When you manage design and development separately, these insights come too late. By the time developers see the plan, you've already made commitments to stakeholders based on assumptions that might not hold up.
Figma keeps everyone working in the same space
Our teams use Figma as a living workspace where designers create, developers inspect specs, and both ask questions in real time. Work gets shown constantly, feedback flows immediately, and nobody waits for formal handoff meetings to discover problems.
This eliminates the translation problems that plague projects with separate vendors. There's no game of telephone where design intent gets lost between teams.
UI kits create blueprints you can build on
We develop UI component kits that both teams work from. Designers know exactly what's buildable, developers know exactly what to implement. These kits become your blueprint for evolving the site after launch. You're not locked into calling us every time you need to add a page that uses existing patterns.
Without this shared foundation, every new feature requires negotiating between designers and developers about what's possible and how it should work.
Internal reviews prevent over-promising
Before we present any milestone to clients, our design and development teams review it together. We validate what's possible, identify the most efficient approach, and make sure we're not promising something we can't deliver on time and budget.
This systematic checkpoint removes bottlenecks before they impact your timeline. When you're coordinating separate vendors, nobody's doing this validation until problems surface mid-project.

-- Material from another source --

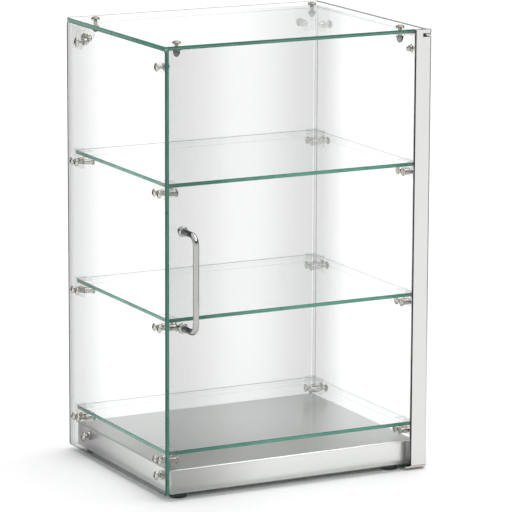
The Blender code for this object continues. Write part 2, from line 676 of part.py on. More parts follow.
def make_pivots():
    """The top pivot is a socket screw in the door, the bottom one a headed pin in the plate."""
    high, low = TOP - PIVOT_SCREW_DROP, SLOT_BOTTOM - BLOCK_HEIGHT + PIVOT_IN_BLOCK
    socket, depth = PIVOT_SOCKET
    profile = [
        (0.0, high - depth), (socket, high - depth), (socket, high),
        (PIVOT_RADIUS, high), (PIVOT_RADIUS, low), (0.0, low),
    ]
    screw = turned_mesh(profile, 12)
    add_piece("pivot_screw_top", screw, "polished_steel", "door", (PIVOT_X, PIVOT_Y, 0.0))
    under = BOTTOM_PLATE_TOP - PLATE - GAP
    tip = BASE_BOTTOM + BLOCK_HEIGHT - PIVOT_IN_BLOCK
    chamfer, chamfer_height = PIN_TIP_CHAMFER
    head, head_tip, head_height = PIN_HEAD
    profile = [
        (0.0, tip), (PIVOT_RADIUS - chamfer, tip), (PIVOT_RADIUS, tip - chamfer_height),
        (PIVOT_RADIUS, under), (head, under), (head_tip, under - head_height),
        (0.0, under - head_height),
    ]
    pin = turned_mesh(profile, 12)
    add_piece("pivot_pin_bottom", pin, "polished_steel", "case", (PIVOT_X, PIVOT_Y, 0.0))


# ---------------------------------------------------------------- door

def make_stile():
    """Fold the stile round the door's hinge edge, with a half-round nose about the pivot."""
    nose = STILE_DEPTH / 2
    path = [(STILE_LEFT, STILE_FRONT + STILE_RETURN), (STILE_LEFT, STILE_FRONT)]
    path += arc((PIVOT_X, PIVOT_Y), nose, 270.0, 450.0, 12)
    path.append((STILE_LEFT, STILE_BACK))
    shape = bmesh.new()
    verts = [shape.verts.new((x, y, BASE_BOTTOM)) for x, y in path]
    edges = [shape.edges.new(pair) for pair in zip(verts, verts[1:])]
    wall = bmesh.ops.extrude_edge_only(shape, edges=edges)["geom"]
    raised = [item for item in wall if isinstance(item, bmesh.types.BMVert)]
    bmesh.ops.translate(shape, vec=(0.0, 0.0, TOP - BASE_BOTTOM), verts=raised)
    bmesh.ops.recalc_face_normals(shape, faces=shape.faces)
    mesh = bpy.data.meshes.new("stile")
    shape.to_mesh(mesh)
    shape.free()
    front = min(mesh.polygons, key=lambda face: face.center.y)
    sheet = working_object(mesh)
    thick = sheet.modifiers.new("sheet", "SOLIDIFY")
    thick.thickness = SHEET
    thick.offset = -1.0 if front.normal.y < 0 else 1.0
    thick.use_even_offset = True
    stile = evaluated_mesh(sheet)
    bpy.data.objects.remove(sheet, do_unlink=True)
    closed = bmesh.new()
    closed.from_mesh(stile)
    bmesh.ops.recalc_face_normals(closed, faces=closed.faces)
    closed.to_mesh(stile)
    closed.free()
    slot = box_mesh((STILE_LEFT + SLOT_START, STILE_FRONT - CUT_MARGIN, SLOT_BOTTOM),
                    (STILE_RIGHT + CUT_MARGIN, STILE_BACK + CUT_MARGIN, SLOT_TOP))
    stile = cut(stile, [slot])
    shade(stile, 30.0)
    add_piece("door_stile", stile, "brushed_steel", "door")


def block_outline():
    """The space inside the stile at its nose: straight at the left, round about the pivot."""
    inside = STILE_DEPTH / 2 - SHEET - GAP
    outline = arc((PIVOT_X, PIVOT_Y), inside, -90.0, 90.0, 8)
    outline += [(PIVOT_X - BLOCK_LENGTH, PIVOT_Y + inside), (PIVOT_X - BLOCK_LENGTH, PIVOT_Y - inside)]
    return outline


def make_stile_blocks():
    """Pivot blocks in both ends of the stile, and the cap over the slot."""
    spans = {
        "stile_cap_top": (SLOT_TOP + GAP, TOP, "polished_steel"),
        "pivot_block_top": (SLOT_BOTTOM - GAP - BLOCK_HEIGHT, SLOT_BOTTOM - GAP, "nylon"),
        "pivot_block_bottom": (BASE_BOTTOM + GAP, BASE_BOTTOM + GAP + BLOCK_HEIGHT, "nylon"),
    }
    for name, (low, high, material) in spans.items():
        block = extruded_mesh(block_outline(), low, high)
        hole = rod_mesh((PIVOT_X, PIVOT_Y, low - GLASS), (0, 0, 1), high - low + 2 * GLASS,
                        PIVOT_HOLE, 16)
        add_piece(name, cut(block, [hole]), material, "door")


def handle_ends():
    return [(HANDLE_X, HANDLE_Z + sign * HANDLE_SPAN / 2) for sign in (-1, 1)]


def make_door_glass():
    right = STILE_LEFT + DOOR_EDGE_IN_STILE
    panel = box_mesh((DOOR_LEFT, DOOR_GLASS_FRONT, DOOR_BOTTOM), (right, DOOR_GLASS_BACK, DOOR_TOP),
                     GLASS_CHAMFER)
    holes = [rod_mesh((x, DOOR_GLASS_FRONT - GLASS, z), (0, 1, 0), 3 * GLASS, HOLE_RADIUS, 12)
             for x, z in handle_ends()]
    add_piece("door_glass", cut(panel, holes), "glass", "door")
    low = (STILE_LEFT + SHEET + GAP, DOOR_GLASS_FRONT - GAP - STRIP_THICKNESS, DOOR_BOTTOM)
    high = (right, DOOR_GLASS_FRONT - GAP, DOOR_TOP - STRIP_TOP_GAP)
    add_piece("stile_gasket", box_mesh(low, high), "gasket", "door")


def handle_route():
    """The bar's centre line: out of the glass, round a bend, up, round a bend and back."""
    start = DOOR_GLASS_FRONT - GAP
    out = DOOR_GLASS_FRONT - HANDLE_PROJECTION
    low, high = (z for _, z in handle_ends())
    bend_low = arc((out + HANDLE_BEND, low + HANDLE_BEND), HANDLE_BEND, 270.0, 180.0, 5)
    bend_high = arc((out + HANDLE_BEND, high - HANDLE_BEND), HANDLE_BEND, 180.0, 90.0, 5)
    return [(start, low)] + bend_low + bend_high + [(start, high)]


def make_handle():
    route = handle_route()
    curve = bpy.data.curves.new("handle", "CURVE")
    curve.dimensions = "3D"
    curve.bevel_depth = HANDLE_RADIUS
    curve.bevel_resolution = 2
    curve.use_fill_caps = True
    spline = curve.splines.new("POLY")
    spline.points.add(len(route) - 1)
    for point, (y, z) in zip(spline.points, route):
        point.co = (HANDLE_X, y, z, 1.0)
    source = bpy.data.objects.new("handle", curve)
    CUTTERS.objects.link(source)
    mesh = evaluated_mesh(source)
    bpy.data.objects.remove(source, do_unlink=True)
    shape = bmesh.new()
    shape.from_mesh(mesh)
    bmesh.ops.remove_doubles(shape, verts=shape.verts, dist=0.000001)
    bmesh.ops.recalc_face_normals(shape, faces=shape.faces)
    shape.to_mesh(mesh)
    shape.free()
    start = DOOR_GLASS_FRONT + GLASS
    holes = [rod_mesh((x, start, z), (0, -1, 0), GLASS + HANDLE_HOLE_DEPTH,
                      HANDLE_HOLE_RADIUS, 12)
             for x, z in handle_ends()]
    mesh = cut(mesh, holes)
    shade(mesh)
    add_piece("handle", mesh, "polished_steel", "door")


def make_handle_fittings():
    """Collars round the bar's ends, and the screws that hold it from behind the glass."""
    bore = HANDLE_RADIUS + GAP
    ring = [(COLLAR_RADIUS, 0.0), (COLLAR_RADIUS - COLLAR_TAPER, -COLLAR_HEIGHT),
            (bore, -COLLAR_HEIGHT), (bore, 0.0)]
    collar = moved(turned_mesh(ring, 16, closed=True), turn_to((0, 1, 0)))
    shank = GLASS + GAP + HANDLE_HOLE_DEPTH - HANDLE_SCREW_END_GAP
    pan = list(HANDLE_SCREW_HEAD)
    pan += [(HANDLE_SCREW_RADIUS, 0.0), (HANDLE_SCREW_RADIUS, -shank), (0.0, -shank)]
    screw = moved(turned_mesh(pan, 12), turn_to((0, 1, 0)))
    for (x, z), place in zip(handle_ends(), ("bottom", "top")):
        collar_at = (x, DOOR_GLASS_FRONT - GAP, z)
        add_piece("handle_collar_" + place, collar, "polished_steel", "door", collar_at)
        screw_at = (x, DOOR_GLASS_BACK + GAP, z)
        add_piece("handle_screw_" + place, screw, "polished_steel", "door", screw_at)


def main():
    make_base_tray()
    make_feet()
    make_side_glass()
    make_back_glass()
    make_top_glass()
    make_shelves()
    make_shelf_clips()
    make_connectors()
    make_bolts()
    make_top_hinge_plate()
    make_bottom_hinge_plate()
    make_pivots()
    make_stile()
    make_stile_blocks()
    make_door_glass()
    make_handle()
    make_handle_fittings()


clear_scene()
PARTS = make_collection("bakery_display_case")
CUTTERS = make_collection("cutters")
MATERIAL = {name: make_material(name, *values) for name, values in MATERIALS.items()}
CASE_EMPTY = make_empty("case_axes", (0.0, CASE_Y, 0.0))
HINGE_EMPTY = make_empty("hinge_axis", (PIVOT_X, PIVOT_Y, 0.0), CASE_EMPTY)
BODIES = {"case": CASE_EMPTY, "door": HINGE_EMPTY}
BODY_PLACES = {"case": Vector((0.0, 0.0, 0.0)), "door": Vector((PIVOT_X, PIVOT_Y, 0.0))}
main()
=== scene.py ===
import math

import bmesh
import bpy
from mathutils import Matrix, Vector


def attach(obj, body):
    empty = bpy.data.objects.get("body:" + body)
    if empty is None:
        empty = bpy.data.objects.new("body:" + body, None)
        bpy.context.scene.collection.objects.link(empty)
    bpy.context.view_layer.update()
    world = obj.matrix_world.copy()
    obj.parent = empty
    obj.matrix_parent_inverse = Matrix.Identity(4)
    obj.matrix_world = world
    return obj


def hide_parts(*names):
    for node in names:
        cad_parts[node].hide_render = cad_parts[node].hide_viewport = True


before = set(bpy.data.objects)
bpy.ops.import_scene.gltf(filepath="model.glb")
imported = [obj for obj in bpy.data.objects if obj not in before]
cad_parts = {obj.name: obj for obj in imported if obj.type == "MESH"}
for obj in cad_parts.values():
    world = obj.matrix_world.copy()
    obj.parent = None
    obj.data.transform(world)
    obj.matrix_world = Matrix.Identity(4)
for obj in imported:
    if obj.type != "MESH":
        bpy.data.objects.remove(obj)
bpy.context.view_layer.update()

# Sizes below are in millimetres from the middle of the glass box, on the floor.
mm = 0.001
SHIFT = 23.375               # the frame's Y of that middle
X, Y, Z = (1, 0, 0), (0, 1, 0), (0, 0, 1)
HALF_X, HALF_Y = 192.5, 151.75
BOTTOM, TOP = 6.0, 600.0
GLASS = 5.0
ARRIS = 0.7
HOLE = 3.0                   # the radius of a bolt's hole
GAP = 0.3                    # left between parts that would otherwise touch
SHEET = 1.2                  # folded steel
PLATE = 3.0                  # the clear plates that join the glass
LEAF = 2.5                   # the hinge's steel plates
INNER = HALF_X - GLASS
UNDER_TOP = TOP - GLASS - GAP
SIDES = ((-1, "left"), (1, "right"))
ENDS = ((-1, "front"), (1, "rear"))
SHELVES = {"lower": 62.8, "middle": 241.1, "upper": 419.4}
SHELF_X, SHELF_END = 185.0, 142.4
CLIP_BOLTS = (7.0, 21.0)     # from the shelf's end
CLIP_DROP = 8.5              # from the shelf's underside to its clip's bolts
CONNECTOR_X, CONNECTOR_Z = 165.0, 571.0
CONNECTOR_Y = {"front": -129.0, "rear": 118.0}
BASE_BOLT_Y = {"front": -125.0, "rear": 103.0}
BASE_BOLT_Z = 28.0
BACK_BASE_X = 120.0
FEET = {"front_left": (-168, -138), "rear_left": (-168, 118),
        "front_right": (150, -138), "rear_right": (168, 118)}
PIVOT = (191.15, -157.05)
PIN_HOLE = 2.05
LEAF_SCREWS = ((170.0, -142.0), (177.0, -126.0))
STILE_ROUND = 4.95           # the stile's outer radius round the pivot
DOOR_FRONT, DOOR_BACK = -158.6, -153.6
HANDLE_X, HANDLE_LOW, HANDLE_HIGH = -171.0, 231.5, 359.5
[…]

Why this beats managing it yourself
Building and maintaining this level of collaboration internally requires dedicated processes, compatible tools, and team members who actively want to work this way. Most organizations struggle to sustain it while also handling their core business.
You get single-point accountability. When something needs adjustment, you know exactly who to call. Projects stay on budget because our team scopes changes together before you approve anything. Your timeline holds because potential problems get identified and solved before they derail progress.